De acordo com a gestão municipal, o prazo médio para finalização de denúncias de poluição sonora recebidas pelo 156 é de 45 dias. Por determinação de um decreto, a fiscalização tem como prioridade o atendimento às demandas da Justiça, do Ministério Público e de outros órgãos públicos.
Como consequência, o atendimento ocorre de forma desproporcional entre as regiões da cidade. A área da subprefeitura Jaçanã/Tremembé, por exemplo, é a recordista em reclamações por barulho neste ano, mas das 3.225 solicitações protocoladas, apenas 79 foram atendidas. Por outro lado, na região da Casa Verde, foram atendidas 219 das 572 reclamações registradas no mesmo período.
“A cidade tem poucos fiscais nessa área, e as demandas que chegam pelo 156 vão se acumulando. Para ser atendida, a pessoa tem que ser insistente e recorrer à Ouvidoria ou ao Ministério Público”, afirma Mário Roberto Fortunato, presidente do Savim (Sindicato dos Fiscais de Posturas Municipais e Agentes Vistores do Município de São Paulo).
Como mostrou a Folha de S.Paulo, a capital paulista tem hoje o menor efetivo de fiscais de rua em atuação dos últimos 20 anos, com 325 profissionais, o que afeta diretamente a capacidade de atendimento às demandas do Psiu. A prefeitura tem concurso aberto para contratar 175 novos agentes, número considerado insuficiente pelo sindicato que representa a categoria.
Para a presidente da comissão de Direito Urbanístico da OAB-SP, Lílian Regina Pires, a fiscalização do Psiu não ocorre com a eficiência que deveria.
“Além da demora, muitas vezes o fiscal vai num dia ou horário que não tem barulho e acaba não aplicando penalidade. Não adianta chegar no feriado ou de madrugada”, disse a advogada, que defende a ampliação no quadro de fiscais para atendimento às demandas acumuladas.
Procurada, a prefeitura disse, por meio de nota, que o Psiu realiza fiscalizações diariamente para diminuir o incômodo causado por ruídos à população. “Há uma ação permanente com medidas educativas e aplicação de multas, além do fechamento de estabelecimentos que insistem em não cumprir a legislação.”
Ainda segundo a prefeitura, até o fim de agosto o Psiu aplicou 314 multas, emitiu 344 termos de orientação e realizou 43 fechamentos administrativos de estabelecimentos reincidentes.
A administração municipal também disse que as solicitações feitas via 156 são incluídas em cronograma de atendimento pela divisão de Silêncio Urbano e que as vistorias são conduzidas no mesmo horário descrito na reclamação. “Caso o fiscal não possa confirmar a reclamação durante a primeira visita, a ordem de serviço é reagendada no sistema para ser executada novamente.”

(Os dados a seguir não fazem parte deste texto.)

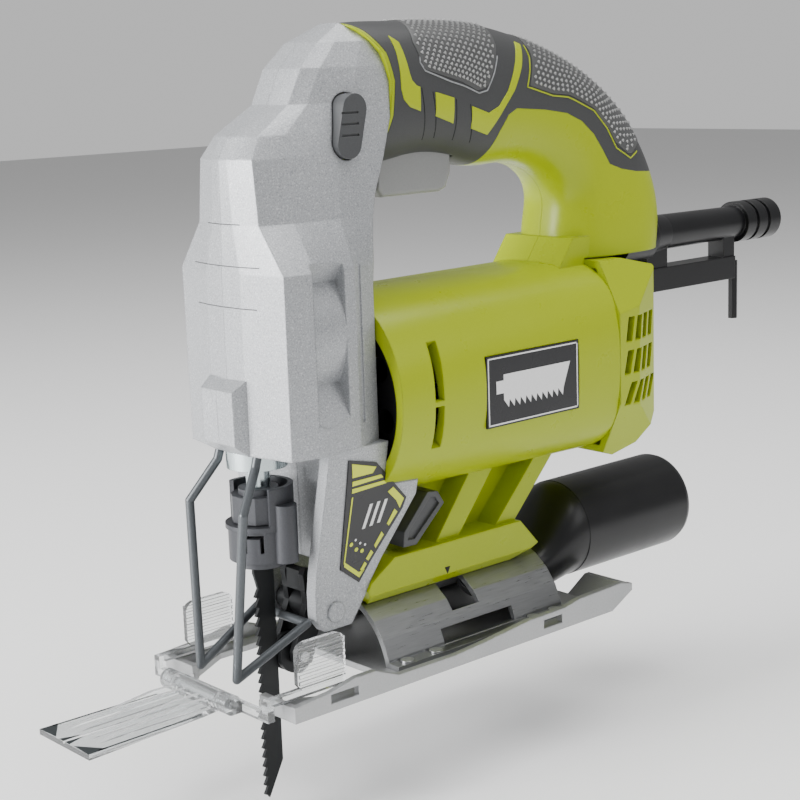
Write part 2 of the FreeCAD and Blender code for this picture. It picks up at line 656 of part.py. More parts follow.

Denúncias de barulho também são compartilhadas com as subprefeituras, que por sua vez verificam se as atividades geradoras de ruído estão de acordo com a licença de funcionamento dos estabelecimentos. “Nesses casos, sendo identificada a irregularidade, o estabelecimento também pode ser fechado administrativamente pela subprefeitura por conta da ausência de documentação necessária.”